Os CRIs, segundo Ribeiro, da CR Data, ainda não “ressuscitaram” como os CRAs por terem um processo mais lento de maturação. “É um processo mais complexo. O CRA tem várias empresas que todo mundo conhece, como BRF, Suzano. O CRI é um processo mais complicado, precisa encontrar o lastro certo, a empresa certa.”
Mas pode ser apenas uma questão de tempo até o volume de emissões de CRIs começar a aumentar, com grandes players já se mexendo para aproveitar essa que pode ser a última janela de isenção. Quem está à frente desse movimento é a Kinea, maior gestora de fundos de investimento imobiliário (FIIs) de dívida, com R$ 22 bilhões nessa estratégia.
De olho no mercado de CRIs, a Kinea prepara o lançamento de duas novas emissões dos fundos de papel KNUQ11 e KNHY11. “A gente tem aí a legislação que deve ser votada em outubro. Este último semestre vai ter produtos. Então, isso traz uma oportunidade bastante grande para o investidor aplicar nesses produtos. O benefício fiscal ainda continua sendo muito forte”, diz Marcio Verri, CEO da Kinea.
As novas ofertas da Kinea ocorrem após um período de seca no mercado de fundos imobiliários. No primeiro semestre, as emissões de cotas de FIIs ficaram em R$ 20,6 bilhões, 25% de queda na comparação anual. Desse montante, R$ 7,6 bilhões foram emitidos apenas em junho – o melhor mês desde dezembro de 2021, quando o volume das ofertas de FIIs foi de R$ 10,1 bilhões.
Verri comenta que esse tipo de emissão não vinha acontecendo com frequência, especialmente devido aos descontos das cotas dos fundos imobiliários em relação ao seu valor patrimonial, o que inibia novas captações.
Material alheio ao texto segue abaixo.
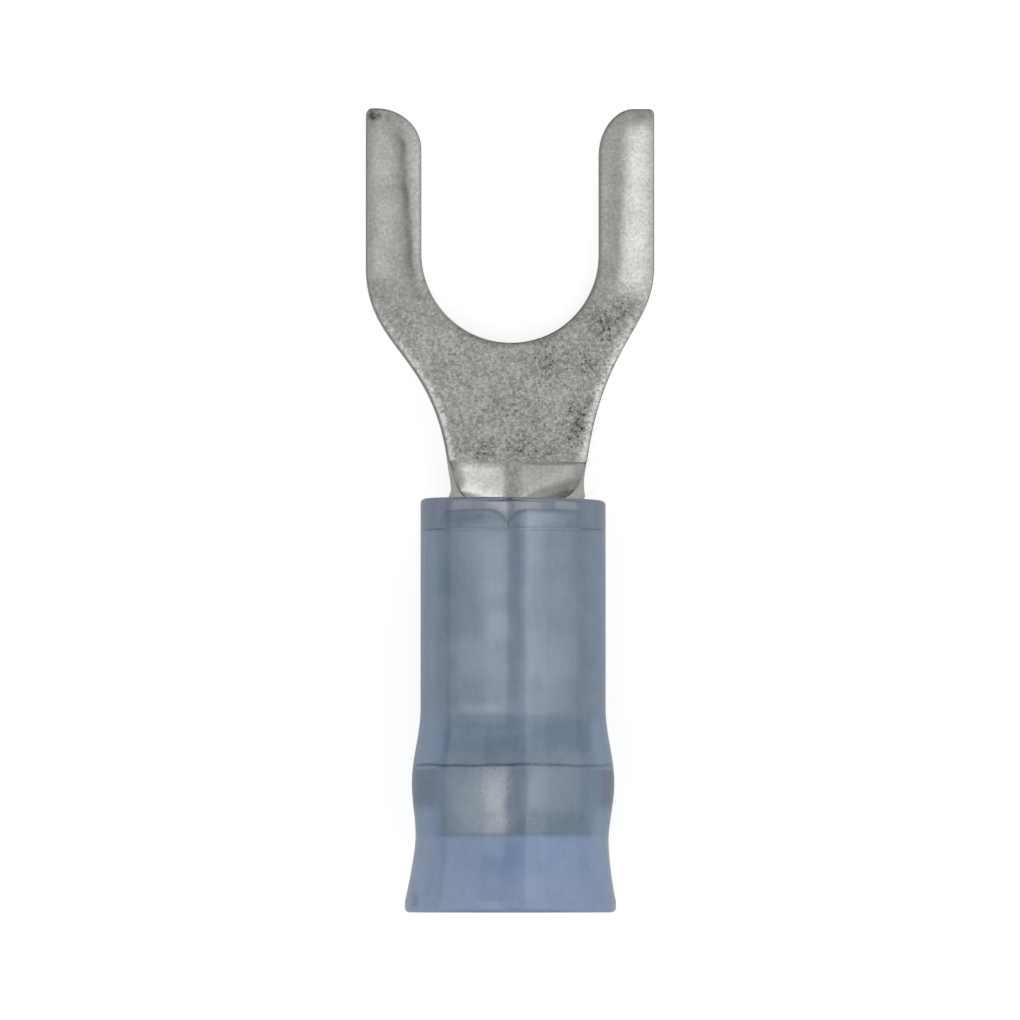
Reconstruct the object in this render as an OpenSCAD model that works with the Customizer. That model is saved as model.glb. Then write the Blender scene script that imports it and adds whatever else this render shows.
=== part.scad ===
// Insulated fork tongue crimp terminal, in millimetres.
// The origin is the centre of the stud on the underside of the tongue. +Y points along the tines to
// their tips, +Z is the side of the barrel's seam, and the wire goes in at the far -Y end.

/* [Fork] */
// Thickness of the copper sheet that the terminal is stamped from
stock_t = 0.75; // [0.5:0.05:0.85]
// Width across the two tines
fork_w = 8.05; // [7.6:0.05:9.5]
// Width of the slot that takes the stud
slot_w = 5.0; // [3.6:0.1:5.4]
// Length from the stud's centre to the tips of the tines
tine_l = 4.05; // [3:0.05:6]
// Width over which the left tip is rounded off towards the slot
left_tip_w = 1.25; // [0.4:0.05:1.3]
// Length over which the left tip is rounded off towards the slot
left_tip_l = 1.15; // [0.4:0.05:1.5]
// Width over which the right tip is rounded off towards the slot
right_tip_w = 0.95; // [0.4:0.05:1.3]
// Length over which the right tip is rounded off towards the slot
right_tip_l = 1.3; // [0.4:0.05:1.5]
// Width over which each tip's outer corner is rounded
tip_outer_w = 0.12; // [0.05:0.01:0.2]
// Length over which each tip's outer corner is rounded
tip_outer_l = 0.18; // [0.05:0.01:0.3]

/* [Coined faces of the tines] */
// Width of the coined bevel along the slot's edge at the tips
bevel_w = 0.5; // [0.2:0.05:0.6]
// Width of the left tine's bevel beside the stud
left_bevel_w = 0.3; // [0.2:0.05:0.6]
// Width of the right tine's bevel beside the stud
right_bevel_w = 0.5; // [0.2:0.05:0.6]
// Depth of the bevel at the slot's wall
bevel_d = 0.11; // [0.05:0.01:0.2]
// Angle round the slot's bottom at which the bevel has faded out
bevel_end = 48; // [20:1:70]
// Width over which each tine's top falls away to its outer side
crown_w = 1.0; // [0.6:0.05:1.2]
// Depth of the fall at the outer side
crown_d = 0.12; // [0.05:0.01:0.2]
// Length behind the shoulder over which the fall fades out
crown_fade_l = 1.8; // [1:0.1:3]

/* [Neck] */
// Distance from the stud's centre back to where the outer sides start to curve in
shoulder_l = 0.35; // [0:0.05:0.8]
// Distance from the stud's centre back to the fold line where the neck starts to curl
neck_l = 5.82; // [5:0.01:8]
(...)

Com a baixa captação dos FIIs, o mercado de CRIs vinha praticamente restrito ao acesso direto por pessoas físicas, que vinham sendo a maior responsável por embolsar as ofertas.
Mas, com a perspectiva de retomada do apetite por fundos de papel, Verri acredita que esse cenário pode mudar nos próximos meses. “A diferença agora é que tem um passivo disposto a comprar essas novas emissões. A demanda por emissões longas está aumentando.”